Virginia Republican gubernatorial candidate Corey Stewart said that he’s coming up against a new enemy in his primary race against Ed Gillespie: the anarchist left-wing protest group known as Antifa.

Stewart, 48, is the At-Large Chairman of the Prince William County Board of Supervisors, and served as the Trump campaign’s Virginia state director until October 10, when he was immediately fired for setting up a protest outside the RNC during a bleak point in Trump-RNC relations (the RNC was trying to knock Trump off the ticket after the “Access Hollywood” Billy Bush scandal promoted by establishment Republicans).

Stewart is running against Gillespie, the Republican National Committee chairman during the George W. Bush administration. Stewart is hammering Gillespie on the issues of immigration and taxes, accusing Gillespie of supporting the Gang of 8 amnesty bill and of being a former Enron lobbyist. Stewart presents evidence that Gillespie did not ever make a single pro-Trump statement on social media during the election against Hillary Clinton. Stewart, the challenger, is rising in the polls. His campaign manager Spence Rogers is widely credited with Ted Cruz’s Iowa caucus win last January. Pro-Lifers for Corey Stewart is the campaign’s biggest and most organized coalition. Stewart points to a Quinnipiac poll showing him down 27-19 with more than 50 percent undecided. The primary is on June 13.

“They’ve been coming after us pretty hard,” Stewart told Big League Politics, referring to the Gillespie campaign. Gillespie has been going after Stewart’s donors to dissuade them from giving money to Stewart, according to Stewart. Primary-season rivalries between the grassroots Right and the Establishment GOP have been raging since the beginning of the tea party. But this is the first time a Republican primary race been significantly altered by the presence of a new factor: the left-wing anarchist protest movement Antifa. These are the professional agitators who –using various different names and identities — planned and carried out the violent riots at the University of California at Berkeley.

Left-wing pressure groups latched onto the Stewart campaign as soon as Stewart confronted the issue of the removal of Confederate statues, which is happening all over the South including in New Orleans. Antifa came soon after, and tensions are now running high.

“I went down to Charlotesvile to protest the city’s decision to remove a statue of Robert E. Lee that has been there since 1924. I was down there with a black conservative activist named Thaddeus Dionne Alexander,” who achieved more than one million Facebook shares on a single video commentary two days after Trump’s election. “We were protested and met by Black lives matter and other groups…The police arrested a couple people.
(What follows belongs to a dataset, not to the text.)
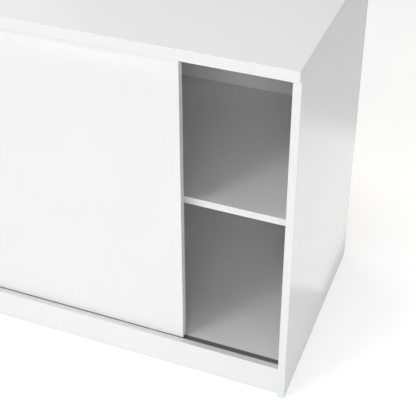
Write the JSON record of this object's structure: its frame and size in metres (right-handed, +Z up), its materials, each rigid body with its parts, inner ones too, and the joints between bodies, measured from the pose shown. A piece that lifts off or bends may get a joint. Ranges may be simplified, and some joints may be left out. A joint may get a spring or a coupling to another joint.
{
  "type": "tv stand with doors",
  "caption": "White low cabinet for a television, with a thick overhanging top, by-passing sliding doors on rollers, shelved bays behind them and a set-in plinth.",
  "frame": {"origin": "on the floor, under the middle of the top panel's outline", "axes": "+X to the cabinet's right as seen from the front (its longest side), +Y to the back, front towards -Y, +Z up"},
  "size_m": [1.18, 0.495, 0.753],
  "materials": {
    "white_melamine_board": "satin white melamine on particle board, matching edge band",
    "white_hardboard": "thin hardboard, white lacquer inside, bare brown fibre behind",
    "raw_block_wood": "bare sanded softwood",
    "dowel_wood": "fluted beech",
    "grey_track_plastic": "extruded rigid plastic, matt dark grey",
    "white_track_plastic": "extruded rigid plastic, matt white",
    "white_nylon": "moulded nylon, slightly glossy",
    "clear_bumper": "soft translucent dots",
    "zinc_fitting": "die-cast zinc, dull",
    "bright_zinc_steel": "bright zinc-plated steel",
    "black_foot_plastic": "moulded plastic, matt black"
  },
  "bodies": {
    "cabinet": {"top_panel": "white_melamine_board", "left_side_panel": "white_melamine_board", "right_side_panel": "white_melamine_board", "centre_partition": "white_melamine_board", "bottom_panel": "white_melamine_board", "plinth_front": "white_melamine_board", "plinth_rear": "white_melamine_board", "plinth_blocks": "raw_block_wood", "plinth_block_screws": "bright_zinc_steel", "left_shelf": "white_melamine_board", "right_shelf": "white_melamine_board", "left_shelf_pins": "bright_zinc_steel", "right_shelf_pins": "bright_zinc_steel", "left_back_panel": "white_hardboard", "right_back_panel": "white_hardboard", "back_joining_strip": "white_track_plastic", "back_panel_nails": "bright_zinc_steel", "left_cable_grommet": "white_nylon", "right_cable_grommet": "white_nylon", "dowels": "dowel_wood", "cam_bolts": "bright_zinc_steel", "cam_locks": "zinc_fitting", "partition_screws": "bright_zinc_steel", "top_track": "white_track_plastic", "top_track_screws": "bright_zinc_steel", "bottom_track": "grey_track_plastic", "rear_door_guide": "white_nylon", "partition_glide": "white_nylon", "door_bumpers": "clear_bumper", "middle_foot_leg": "black_foot_plastic", "middle_foot_pad": "black_foot_plastic"},
    "front_door": {"front_door_panel": "white_melamine_board", "front_door_top_glides": "white_nylon", "front_roller_housings": "white_nylon", "front_roller_axles": "bright_zinc_steel"},
    "rear_door": {"rear_door_panel": "white_melamine_board", "rear_door_top_glides": "white_nylon", "rear_roller_housings": "white_nylon", "rear_roller_axles": "bright_zinc_steel"},
    "front_left_roller": {"front_left_wheel": "white_nylon"},
    "front_right_roller": {"front_right_wheel": "white_nylon"},
    "rear_left_roller": {"rear_left_wheel": "white_nylon"},
    "rear_right_roller": {"rear_right_wheel": "white_nylon"}
  },
  "joints": [
    {"name": "front_door_slide", "type": "slide", "parent": "cabinet", "child": "front_door", "axis": [-1, 0, 0], "range_m": [-0.203, 0.3534]},
    {"name": "rear_door_slide", "type": "slide", "parent": "cabinet", "child": "rear_door", "axis": [-1, 0, 0], "range_m": [-0.5564, 0]},
    {"name": "front_left_roller_spin", "type": "hinge", "parent": "front_door", "child": "front_left_roller", "pos_m": [-0.1498, -0.2165, 0.0856], "axis": [0, 1, 0], "continuous": true},
    {"name": "front_right_roller_spin", "type": "hinge", "parent": "front_door", "child": "front_right_roller", "pos_m": [0.3002, -0.2165, 0.0856], "axis": [0, 1, 0], "continuous": true},
    {"name": "rear_left_roller_spin", "type": "hinge", "parent": "rear_door", "child": "rear_left_roller", "pos_m": [-0.5032, -0.1975, 0.0931], "axis": [0, 1, 0], "continuous": true},
    {"name": "rear_right_roller_spin", "type": "hinge", "parent": "rear_door", "child": "rear_right_roller", "pos_m": [-0.0532, -0.1975, 0.0931], "axis": [0, 1, 0], "continuous": true}
  ],
  "couplings": [
    {"joint": "front_left_roller_spin", "follows": "front_door_slide", "rad_per_m": -66.667},
    {"joint": "front_right_roller_spin", "follows": "front_door_slide", "rad_per_m": -66.667},
    {"joint": "rear_left_roller_spin", "follows": "rear_door_slide", "rad_per_m": -66.667},
    {"joint": "rear_right_roller_spin", "follows": "rear_door_slide", "rad_per_m": -66.667}
  ]
}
We’ve had protesters around the state at 5 or 6 different places,” Stewart said.

“I wouldn’t call myself a Confederate sympathizer, but I certainly don’t think people should be ashamed of celebrating their heritage. I celebrate my Scottish heritage and if somebody wants to celebrate their Confederate ancestry I see nothing wrong with that. The Left is trying to intimidate Southerners,” he said.

Conservative talk radio host Rob Schilling has been infiltrating the protest groups attacking Stewart. Schilling sends in undercover republican operatives in Black Lives Matter and Women’s March T-shirts in order to identify the protest leaders, according to Stewart. Schilling did not provide comment for this article. Schilling documented how agitators drown out Stewart’s speech when he talks to voters in public. The protesters in this video are not Antifa, but Schilling has identified Antifa as being present at other Corey Stewart events.

Stewart said that he is not backing down in the face of the Republican Establishment/Lefty Anarchist alliance.

“Even if I hadn’t been part of the Trump campaign, this is my style of campaigning,” he said. “If I win, this is going to be an indicator of where the party is going. Will the party embrace the Trump New Republicans or go with the Establishment?”

“But I am my own man, I believed in cracking down on illegal immigration and protecting the American working class BEFORE Trump started running for president,” Stewart said, noting that he did not vote for Jared Kushner.